The gates thought in the question can be used to build any polynomial with coefficients and variable in $$\mathbb Z_q$$. When $$q$$ is prime, a polynomial $$P(x)$$ in $$\mathbb Z_q$$ of degree $$k>0$$ has at most $$k$$ roots, that is points $$x$$ in $$\mathbb Z_q$$ with $$P(x)=0$$. The function $$f_{t^*}$$ has $$q-1$$ roots and does not match any constant polynomial, hence we need a polynomial of degree at least $$q-1$$ to implement it.

The one polynomial of degree $$q-1$$ matching $$f_{t^*}$$ can be constructed as $$P(x)=\begin{cases} (q-1)\displaystyle\prod_{i\in\mathbb Z_q,\,i\ne t}(x+(q-i))&\text{ if }t\text{ is even}\\ \quad\quad\quad\,\displaystyle\prod_{i\in\mathbb Z_q,\,i\ne t}(x+(q-i))&\text{ if }t\text{ is odd} \end{cases}$$ which can be evaluated with $$q-1$$ two‑inputs addition gates [one less if $$t$$ is non-zero, since one of the $$(q-i)$$ is zero], and $$q-1$$ two‑inputs multiplication gates [one less if $$t$$ is odd].

I fail to prove the conjecture that this construction is minimal in term of gates.

• It looks so interesting! I will check it out! Thank you @fgrieu!
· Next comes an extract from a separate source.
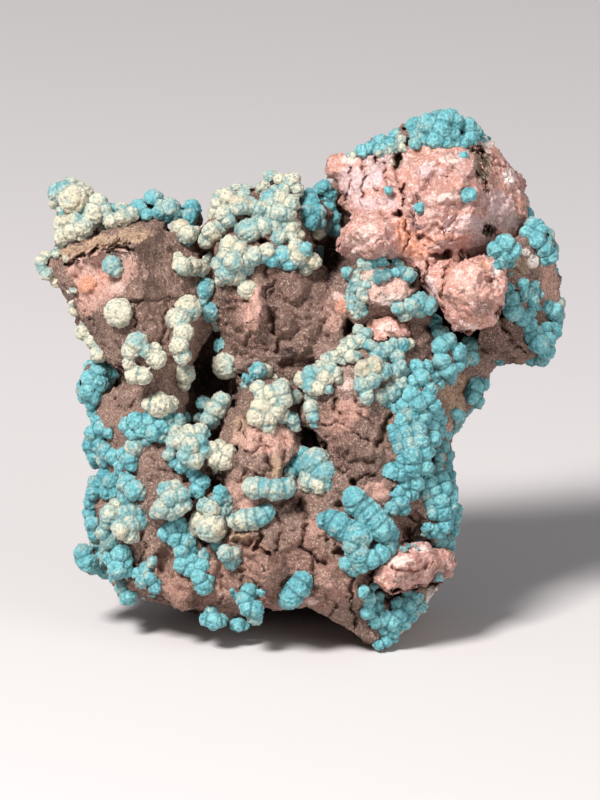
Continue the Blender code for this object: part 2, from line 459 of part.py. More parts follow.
        (168, 422, 6), (178, 421, 7), (185, 418, 6), (176, 432, 8), (174, 444, 7), (170, 455, 6),
        (174, 462, 5), (183, 466, 7), (190, 470, 6), (190, 433, 8), (199, 432, 8), (183, 441, 8),
        (191, 446, 9), (200, 442, 8), (204, 451, 7), (186, 456, 8), (195, 459, 9), (205, 434, 5),
        (212, 450, 8), (220, 447, 7), (229, 452, 7), (216, 458, 8), (225, 461, 8), (228, 467, 5),
        (210, 467, 8), (213, 472, 6), (197, 478, 7), (203, 482, 7), (198, 490, 7), (135, 447, 9),
        (130, 458, 8), (124, 453, 6), (132, 465, 6), (140, 443, 5),
    ],
    "cavity": [
        (221, 402, 9, -30), (216, 410, 10, -32), (211, 419, 9, -32), (204, 403, 7, -20),
        (198, 418, 5, -12), (226, 366, 12, -10), (222, 347, 8, 0), (234, 348, 8, 0),
    ],
    "left_foot": [
        (128, 484, 9), (135, 490, 9), (127, 496, 8), (141, 493, 6), (116, 507, 8), (110, 515, 9),
        (108, 522, 7), (134, 511, 9), (126, 514, 8), (142, 509, 7), (130, 524, 10), (140, 520, 9),
        (122, 529, 9), (131, 535, 8), (104, 532, 7), (110, 539, 8), (105, 547, 7), (112, 548, 6),
        (121, 553, 9), (112, 558, 8), (126, 561, 7), (118, 569, 9), (127, 571, 6), (124, 588, 8),
        (128, 597, 8), (139, 573, 6), (147, 569, 7), (152, 561, 5), (142, 581, 6), (151, 578, 6),
        (156, 587, 6), (160, 583, 4), (146, 595, 5), (152, 592, 5),
    ],
    "foot_front": [
        (167, 490, 8), (175, 488, 8), (181, 496, 9), (171, 498, 9), (185, 503, 7), (163, 508, 9),
        (171, 511, 8), (179, 507, 8), (157, 512, 6), (172, 528, 8), (181, 524, 7), (166, 533, 7),
        (175, 538, 7), (187, 541, 8), (183, 550, 8), (191, 548, 6), (182, 564, 7), (190, 568, 7),
        (192, 559, 6), (221, 493, 7), (226, 500, 6), (217, 500, 6), (229, 509, 6), (205, 505, 7),
        (212, 508, 8), (222, 512, 8), (228, 519, 6), (199, 520, 8), (196, 528, 7), (212, 527, 13),
        (218, 535, 8), (218, 545, 6), (226, 552, 8), (235, 551, 7), (232, 560, 8), (238, 559, 5),
        (204, 556, 6), (202, 566, 7), (199, 576, 7), (204, 586, 8), (209, 579, 5), (207, 618, 7),
        (214, 620, 8), (221, 620, 6), (212, 612, 6), (250, 590, 8), (246, 598, 8), (248, 607, 8),
        (255, 608, 8), (255, 616, 7), (262, 591, 4), (238, 624, 7), (244, 625, 5),
    ],
}

# Growth that carries over the top and round the back: a centre, a reach, a count and radii.
WRAPS = [
    ((72, 205, 40), 32, 26, 6, 10), ((120, 222, 45), 36, 26, 6, 9), ((170, 220, 45), 36, 26, 5, 9),
    ((235, 200, 40), 40, 34, 6, 10), ((285, 200, 40), 42, 38, 6, 10), ((436, 130, 40), 46, 40, 6, 10),
    ((378, 150, 40), 26, 16, 5, 8), ((540, 240, 40), 36, 24, 6, 9), ((550, 320, 45), 42, 30, 6, 9),
    ((480, 375, 50), 40, 20, 6, 9), ((440, 470, 45), 70, 56, 6, 9), ((96, 400, 50), 46, 34, 6, 9),
    ((92, 500, 50), 60, 46, 6, 9), ((120, 585, 45), 30, 18, 6, 8), ((230, 610, 40), 26, 10, 6, 8),
    ((150, 250, 100), 30, 18, 6, 9), ((235, 240, 110), 34, 22, 7, 10), ((320, 230, 110), 26, 12, 6, 9),
    ((500, 200, 90), 30, 16, 6, 9), ((440, 380, 120), 34, 20, 6, 10), ((440, 540, 95), 40, 24, 6, 9),
    ((110, 480, 95), 40, 24, 6, 9), ((190, 380, 120), 26, 12, 7, 10), ((330, 440, 150), 28, 14, 7, 11),
    ((230, 520, 140), 24, 10, 7, 11), ((160, 330, 115), 22, 8, 7, 10), ((380, 560, 135), 24, 10, 7, 10),
]


def at(across, down, depth):
    """A survey place as a point in metres: x to the right, y away from the viewer, z up."""
    return Vector((across - MIDDLE_ACROSS, depth, LOWEST_DOWN - down)) * TENTH


def clear_scene():
    for leftover in list(bpy.data.objects):
        bpy.data.objects.remove(leftover)


def object_from(mesh_builder, name):
    mesh = bpy.data.meshes.new(name)
    mesh_builder.to_mesh(mesh)
    mesh_builder.free()
    made = bpy.data.objects.new(name, mesh)
    bpy.context.scene.collection.objects.link(made)
    return made


def add_block(mesh_builder, corners):
    """One convex block, the hull of its corners."""
    points = [mesh_builder.verts.new(at(*corner)) for corner in corners]
    hull = bmesh.ops.convex_hull(mesh_builder, input=points, use_existing_faces=False)
    inside = [item for item in hull["geom_interior"] if isinstance(item, bmesh.types.BMVert)]
    bmesh.ops.delete(mesh_builder, geom=inside, context="VERTS")


def unit_ball():
    """The corners and faces of an icosphere of radius one."""
    ball = bmesh.new()
    bmesh.ops.create_icosphere(ball, subdivisions=3, radius=1)
    corners = [corner.co.copy() for corner in ball.verts]
    faces = [[corner.index for corner in face.verts] for face in ball.faces]
    ball.free()
    return corners, faces


def add_balls(mesh_builder, balls):
    """Copies of one icosphere, each with its centre and its half sizes along x, y and z."""
    corners, faces = unit_ball()
    points = []
    rings = []
    for centre, halves in balls:
        first = len(points)
        points += [centre + corner * halves for corner in corners]
        rings += [[first + index for index in face] for face in faces]
    mesh = bpy.data.meshes.new("balls")
    mesh.from_pydata(points, [], rings)
    mesh_builder.from_mesh(mesh)
    bpy.data.meshes.remove(mesh)


def remesh(made, voxel):
    fused = made.modifiers.new("fuse", "REMESH")
    fused.mode = "VOXEL"
    fused.voxel_size = voxel
    fused.use_smooth_shade = True


def roughen(made, name, kind, scale, strength):
    """Displaces the surface by a procedural texture whose features are scale metres across."""
    texture = bpy.data.textures.new(name, kind)
    texture.noise_scale = scale
    rough = made.modifiers.new(name, "DISPLACE")
    rough.texture = texture
    rough.texture_coords = "GLOBAL"
    rough.strength = strength
    rough.mid_level = 0.5


def evaluated_mesh(made, name):
    graph = bpy.context.evaluated_depsgraph_get()
    graph.update()
    return bpy.data.meshes.new_from_object(made.evaluated_get(graph), depsgraph=graph)


def build_matrix():
    """The bare rock: every block and knob fused and roughened."""
    shape = bmesh.new()
    for corners in BLOCKS.values():
        add_block(shape, corners)
    knobs = []
    for across, down, depth, half_width, half_height, half_depth in KNOBS:
        knobs.append((at(across, down, depth), Vector((half_width, half_depth, half_height)) * TENTH))
    add_balls(shape, knobs)
    rock = object_from(shape, "matrix")
    remesh(rock, ROCK_VOXEL)
    roughen(rock, "crags", "CLOUDS", 45 * TENTH, 10 * TENTH)
    roughen(rock, "chips", "VORONOI", 24 * TENTH, 10 * TENTH)
    return rock


def seated_lumps(rock_tree):
    """Every surveyed lump as (centre, radius), seated on the rock behind it."""
    lumps = []
    for crust in CRUSTS.values():
        for across, down, radius, *depth in crust:
            if depth:
                centre = at(across, down, depth[0])
            else:
                start = at(across, down, -400)
                hit = rock_tree.ray_cast(start, Vector((0, 1, 0)))[0]
                if hit is None:
                    centre = rock_tree.find_nearest(at(across, down, 20))[0]
                else:
                    centre = hit - Vector((0, LUMP_SEAT * radius * TENTH, 0))
            lumps.append((centre, radius * TENTH))
    return lumps


def wrapped_lumps(rock_tree, rock_mesh):
    """Lumps strewn over the tops, edges and back near the crusts, never on the display face."""
    picker = random.Random(7)
    lumps = []
    for place, reach, count, least, most in WRAPS:
        middle = at(*place)
        near = [
            face.center.copy()
            for face in rock_mesh.polygons
            if (face.center - middle).length < reach * TENTH and face.normal.y > -0.1
        ]
        for centre in picker.sample(near, min(count, len(near))):
            radius = picker.uniform(least, most) * TENTH
            if all((centre - other).length > 0.8 * radius for other, _ in lumps):
                lumps.append((centre, radius))
    return lumps


def fuse_growth():
    """Rock and lumps as one closed surface, with the display face's lumps as (centre, radius)."""
    rock = build_matrix()
    rock_mesh = evaluated_mesh(rock, "rock")
    growth = bmesh.new()
    growth.from_mesh(rock_mesh)
    rock_tree = BVHTree.FromBMesh(growth)
    face_lumps = seated_lumps(rock_tree)
    lumps = face_lumps + wrapped_lumps(rock_tree, rock_mesh)
    add_balls(growth, [(centre, Vector((radius, radius, radius))) for centre, radius in lumps])
    bpy.data.objects.remove(rock)
    fused = object_from(growth, "growth")
    remesh(fused, SPECIMEN_VOXEL)
    fused_mesh = evaluated_mesh(fused, "fused")
    bpy.data.objects.remove(fused)
    return fused_mesh, face_lumps


def thin_out(fused_mesh, face_lumps):
    """Fewer triangles, the most of them kept on the lumps of the display face."""
    lump_tree = KDTree(len(face_lumps))
    for index, (centre, _) in enumerate(face_lumps):
        lump_tree.insert(centre, index)
    lump_tree.balance()
    fused = bpy.data.objects.new("fused", fused_mesh)
    bpy.context.scene.collection.objects.link(fused)
    ease = fused.vertex_groups.new(name="ease")
    for corner in fused_mesh.vertices:
        _, index, distance = lump_tree.find(corner.co)
        on_lump = distance < 1.2 * face_lumps[index][1] and corner.normal.y < 0.3
        ease.add([corner.index], LUMP_EASE if on_lump else 1, "REPLACE")
    thinner = fused.modifiers.new("thin", "DECIMATE")
    thinner.ratio = MOST_TRIANGLES / (2 * len(fused_mesh.polygons))
    thinner.vertex_group = ease.name
    thinner.vertex_group_factor = 1
    thinned = evaluated_mesh(fused, "thinned")
    bpy.data.objects.remove(fused)
    return thinned


def finished_frame():
    """From the survey's frame to the leaning one."""
    return Matrix.Rotation(-LEAN, 4, "X")


def stand_on_base(mesh):
    """Leans the display face back, trims the base flat and sets the middle of its box over zero."""
    shape = bmesh.new()
    shape.from_mesh(mesh)
    bmesh.ops.transform(shape, matrix=finished_frame(), verts=shape.verts)
    cut = bmesh.ops.bisect_plane(
        shape, geom=shape.verts[:] + shape.edges[:] + shape.faces[:], dist=1e-7,
        plane_co=(0, 0, TRIM_HEIGHT), plane_no=(0, 0, -1), clear_outer=True,
    )
    rim = [item for item in cut["geom_cut"] if isinstance(item, bmesh.types.BMEdge)]
    bmesh.ops.holes_fill(shape, edges=rim, sides=0)
    across = [corner.co.x for corner in shape.verts]
    away = [corner.co.y for corner in shape.verts]
    middle = Vector(((min(across) + max(across)) / 2, (min(away) + max(away)) / 2, TRIM_HEIGHT))
    print("shift", [round(value * 1e4, 3) for value in middle])
    bmesh.ops.translate(shape, vec=-middle, verts=shape.verts)
    bmesh.ops.triangulate(shape, faces=shape.faces)
    return object_from(shape, "specimen")


def botryoidal_crust():
    """The solid's one material, the blue-green of its crusts."""
    material = bpy.data.materials.new("botryoidal_crust")
    material.use_nodes = True
    shader = material.node_tree.nodes["Principled BSDF"]
    shader.inputs["Base Color"].default_value = CRUST_COLOUR
    shader.inputs["Roughness"].default_value = 0.7
    material.diffuse_color = CRUST_COLOUR
    return material


def main():
    clear_scene()
    fused_mesh, face_lumps = fuse_growth()
    specimen = stand_on_base(thin_out(fused_mesh, face_lumps))
    specimen.data.materials.append(botryoidal_crust())
    home = bpy.data.collections.new("veszelyite_specimen")
    bpy.context.scene.collection.children.link(home)
    bpy.context.scene.collection.objects.unlink(specimen)
    home.objects.link(specimen)


main()
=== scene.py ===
"""The looks of the mineral specimen: fine rock, pink spar and warty blue-green lumps.

The display face is laid out on the same survey grid as the model, in tenths of a millimetre.
A place is (across, down, depth). The rock is fused from convex blocks and knobs, then
roughened down to its sugary grain. Each crust of lumps is fused from balls that sit on the rock.
"""

import math
import random

import bmesh
import bpy
import numpy as np
from mathutils import Matrix, Vector
from mathutils.bvhtree import BVHTree
from mathutils.kdtree import KDTree

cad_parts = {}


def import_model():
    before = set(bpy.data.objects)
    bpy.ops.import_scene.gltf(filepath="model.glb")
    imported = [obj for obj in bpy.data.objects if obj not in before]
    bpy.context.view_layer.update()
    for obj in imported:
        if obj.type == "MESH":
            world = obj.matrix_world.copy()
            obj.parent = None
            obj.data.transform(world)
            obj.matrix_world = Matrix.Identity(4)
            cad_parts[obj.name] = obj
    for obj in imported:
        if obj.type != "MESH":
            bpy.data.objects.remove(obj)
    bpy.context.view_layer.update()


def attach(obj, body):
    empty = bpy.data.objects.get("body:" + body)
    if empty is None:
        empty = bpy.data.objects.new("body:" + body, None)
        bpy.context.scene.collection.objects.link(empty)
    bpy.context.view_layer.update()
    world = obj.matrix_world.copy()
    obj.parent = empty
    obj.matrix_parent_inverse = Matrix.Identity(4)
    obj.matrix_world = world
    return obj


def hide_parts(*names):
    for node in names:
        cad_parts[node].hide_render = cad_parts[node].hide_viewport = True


TENTH = 0.0001  # the survey's unit, in metres

MIDDLE_ACROSS = 300  # the survey column that becomes x = 0 before centring
LOWEST_DOWN = 650  # the survey row level with the lowest tip
LEAN = math.radians(16)  # how far the display face leans back
BOX_MIDDLE = Vector((1.41, 90.8, 8.0)) * TENTH  # the leaning survey's place of the frame's origin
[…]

Commented Mar 3, 2021 at 1:38

It's a bad idea to apply the mentioned scheme to the indicator function of an element in $$\mathbb{Z}_p$$, as the noise will blow up.

The scheme in [BGG+14] applies to circuits such that for each 2-ary multiplication gate, there is one input wire such that its value is guaranteed to be small upon evaluation (the choice of this wire cannot depend on the particular input). For the point function implemented as $$f_a(x)=1-(x-a)^{p-1}$$ in the most obvious way, this pre-requistie does not hold. It's not clear to me whether there is an arithmetic circuit for this function with the required property.

A simple method to avoid this problem is to use Boolean circuits. Note that when applied with a point function (decrypt only if the input is $$t^\ast$$), ABE is just IBE, and there are dedicated IBE schemes from LWE.